WASHINGTON (Reuters) – U.S. President Donald Trump on Wednesday cautioned fellow Republican Mitt Romney to be a “team player” after the former presidential candidate and incoming U.S. senator from Utah sharply criticized the president’s actions and questioned his character.
In a Washington Post essay published late on Tuesday, Romney suggested the U.S. leader had “caused dismay around the world” and said his presidency had “made a deep descent in December.”
“On balance, his conduct over the past two years … is evidence that the president has not risen to the mantle of the office,” said Romney, who takes up his new role in Washington on Thursday.

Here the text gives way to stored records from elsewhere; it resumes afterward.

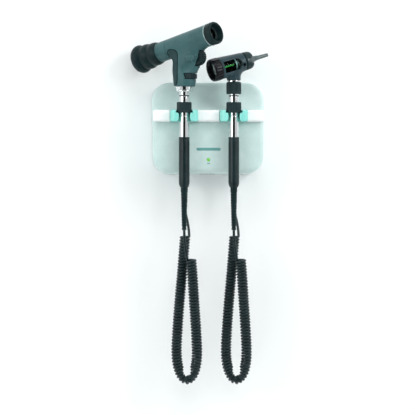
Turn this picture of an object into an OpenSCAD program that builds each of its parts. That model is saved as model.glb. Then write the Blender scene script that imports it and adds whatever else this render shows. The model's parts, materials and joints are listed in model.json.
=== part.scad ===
// Wall-mounted diagnostic station: an otoscope and an ophthalmoscope, each on a corded handle
// that hangs in its own cradle. Millimetres, +Z up. The origin is on the wall, at the centre
// of the station's back, and the station stands out of the wall towards -Y.

/* [Station] */
// Width of the wall station
station_w = 190; // [180:1:200]
// Height of the wall station
station_h = 156; // [150:1:162]
// Corner radius of the station seen from the front
corner_r = 30; // [24:1:34]
// Depth of the lower housing from the wall
body_d = 66; // [64:0.5:67]
// Wall thickness of the moulded cover
cover_t = 2.8; // [2.2:0.1:3.2]

/* [Handles] */
// Distance of each handle from the station's middle
handle_x = 42; // [40:1:46]
// Distance of the handles' centrelines from the wall
handle_d = 84; // [84:0.5:88]
// Outer radius of the chromed handle tube
tube_r = 8.65; // [8.5:0.05:8.7]
// Outer radius of the dimmer ring
dimmer_r = 12.75; // [12.2:0.05:12.9]
// Number of grip flutes on the dimmer ring and the lock collar
flutes = 24; // [12:1:36]
// Diameter of the curly cord's own lead
cord_d = 4.6; // [4:0.1:4.8]
// Outer radius of the curly cord's coil
coil_r = 9.2; // [8.4:0.1:9.4]

/* [Otoscope head] */
// Turn of the otoscope head away from the wall plane, in degrees
oto_yaw = 22; // [18:1:24]
// Rise of the speculum end, in degrees
oto_tilt = 15.5; // [14:0.5:17]
// Height at which the otoscope barrel crosses the handle's centreline
oto_z = 107; // [106:0.5:109]

/* [Ophthalmoscope head] */
// Turn of the ophthalmoscope head away from the wall plane, in degrees
pan_yaw = 40; // [36:1:40]
// Rise of the eyepiece end, in degrees
pan_tilt = 14; // [12:0.5:15]
// Height at which the ophthalmoscope barrel crosses the handle's centreline
pan_z = 141.5; // [141:0.5:143]

/* [Hidden] */
$fn = 64;
gap = 0.3;           // clearance between pieces that move past each other
fit = 0.1;           // running clearance of turning pieces
plate_t = 4;         // wall plate
half_w = station_w / 2;
half_h = station_h / 2;
toe_r = 18;          // rounding of the cover's lower front edge
brow_r = 8;          // rounding of its upper front edge
top_d = 40.5;        // depth of the cover at its top
scoop_d = 100;       // the concave sweep above the rail: the depth of its centre, and its radius
scoop_r = 60;
rail_lo = 10.3;      // underside and top of the cradle rail, and its front
rail_hi = 30.3;
rail_d = 77;
jaw = 11;            // how far each cradle reaches past the handle's centreline
throat_r = 9.3;      // narrowest half width of the cradle
seat_z = 24.7;       // ledge that the dimmer ring rests on
cup_r = 14.1;        // recess around the dimmer ring
lip = 0.7;           // height of the ledge's front edge
sensor_z = 17;       // handle sensor
lamp_z = -54;        // power lamp
foot_x = 60;         // screws that hold the cover to the wall plate from below
foot_d = 12;
foot_z = -74.9;
recess = 2;          // depth of the pockets for the screw heads and for the mains inlet's flange
wall_hole_x = 72;    // the four wall screws
wall_hole_z = 50;
wall_hole_r = 2.75;
core_x = -28;        // transformer
core_z = -30;
// Posts behind the transformer and the circuit board: across, height, depth of the post's end
posts = [[-54, -51, 12.9], [-2, -51, 12.9], [-54, -9, 12.9], [-2, -9, 12.9],
    [18, -58, 9.9], [66, -58, 9.9], [18, -10, 9.9], [66, -10, 9.9]];
inlet_d = 22;        // mains inlet, and the half distance between its pins
inlet_pitch = 4.3;
gland_d = 44;        // depth at which each cord leaves the station's underside
gland_dx = 2.5;
gland_end = -135;
rib = 0.9;           // depth of the strain reliefs' ribs
tube_bore = 7.1;
groove_r = 8.1;
dimmer_lo = 25;
dimmer_hi = 43.2;
grip_lo = -101;
grip_hi = -16;
relief_end = -173;
neck_top = 67;       // top of the handle tube
notch_z = 53.6;      // bayonet notches: height, and angle from the front
notch_a = 59;
socket_r = 10.6;     // outside of the heads' sockets, on which the locking rings turn
oto_neck_z = 79.9;   // underside of the otoscope housing
ring_x0 = -43.5;     // the focus ring's two ends
ring_x1 = -29.5;
bearing_r = 16.9;    // bore that the focus ring turns in
body_x1 = 17.4;      // speculum end of the housing
window_x0 = -25.5;   // eyepiece end of the side windows, and their half height
window_r = 9;
port_x = 12.5;
tip_x1 = 33;         // end of the tip grip
spec_x1 = 65.5;      // end of the speculum
pan_neck_z = 69.2;   // underside of the ophthalmoscope shells
shell_t = 2;
eye_x = 58.5;        // eyepiece end of the shells, and end of the rubber boot
boot_x = 71.5;
nose_x = -30;        // patient end of the shells
cup_x = -52.4;       // start of the rubber eyecup, start of its rim, and its end
rim_x = -86;
cup_end_x = -101.5;
wheel_u = 30;        // focus wheel
wheel_z = 118;
wheel_r = 14;
wheel_w = 12;
dial_u = 10.4;       // aperture dial
dial_lo = 82.1;
dial_hi = 90.8;
dial_r = 13.5;
shelf_lo = 79.2;     // shelves in the neck that hold the dial's pin
shelf_hi = 91.7;
shelf_t = 2.4;
panel_u = -3;        // edge of the neck's front panel, and its two ends
panel_lo = 73;
panel_hi = 126;
pin_r = 1.5;         // pins of the focus wheel and of the dial
dial_pin_r = 2;

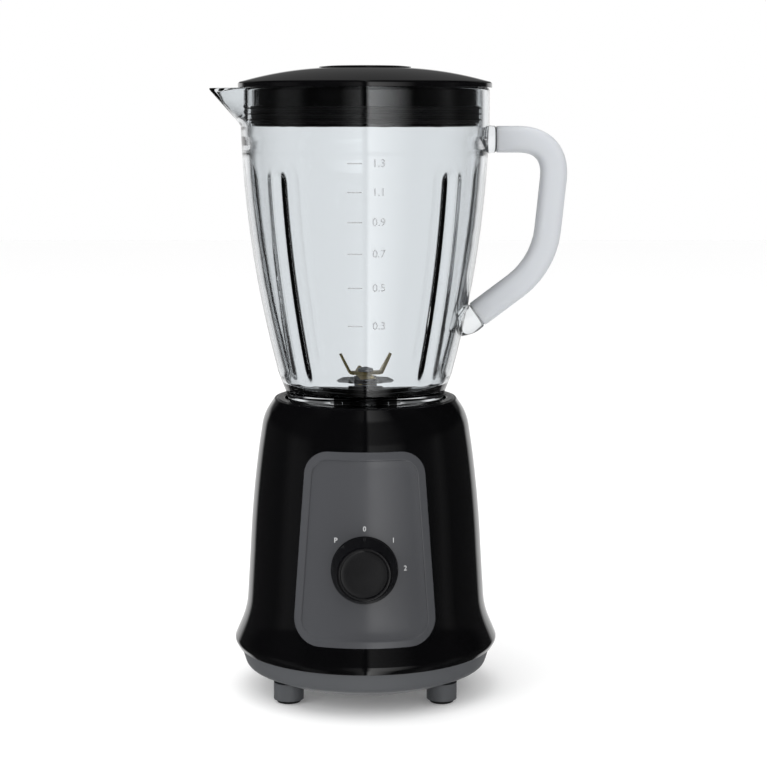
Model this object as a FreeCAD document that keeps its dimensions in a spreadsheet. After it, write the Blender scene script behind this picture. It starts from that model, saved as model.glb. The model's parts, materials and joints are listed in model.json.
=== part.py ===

“The appointment of senior persons of lesser experience, the abandonment of allies who fight beside us, and the president’s thoughtless claim that America has long been a ‘sucker’ in world affairs all defined his presidency down,” he wrote.
The White House did not respond to a request for comment, but Trump fired back in a tweet early Wednesday morning that took aim at Romney’s failed bid for the White House in 2012.
“Here we go with Mitt Romney, but so fast! Question will be, is he a Flake? I hope not. Would much prefer that Mitt focus on Border Security and so many other things where he can be helpful. I won big, and he didn’t. He should be happy for all Republicans. Be a TEAM player & WIN!” Trump wrote on Twitter.
The president appeared to reference outgoing U.S. Senator Jeff Flake, one of the few Republican lawmakers who publicly spoke out against Trump and drew the president’s wrath.
Representatives for Romney could not be immediately reached for comment to Trump’s tweet.
Romney had excoriated Trump during the 2016 presidential campaign as a “fraud” who was “playing the American public for suckers.” Trump shot back at the time, criticizing Romney’s 2012 loss to Democrat Barack Obama.
But the two appeared to bury their bitterness, with Trump briefly considering Romney for secretary of state after he won the 2016 presidential election and, in February 2018, endorsing Romney’s run for the Senate.
It is unclear whether any other Republican lawmakers will feel emboldened to criticize Trump ahead of his 2020 re-election bid or whether Trump will face any serious challengers for the Republican Party’s presidential nomination.
But in his essay on Tuesday, Romney sought to stake out a more independent position in his party and vowed to be a loud voice in Washington, which now includes a divided Congress as Democrats take control of the U.S. House of Representatives following their November election gains.
“I will speak out against significant statements or actions that are divisive, racist, sexist, anti-immigrant, dishonest or destructive to democratic institutions,” he wrote.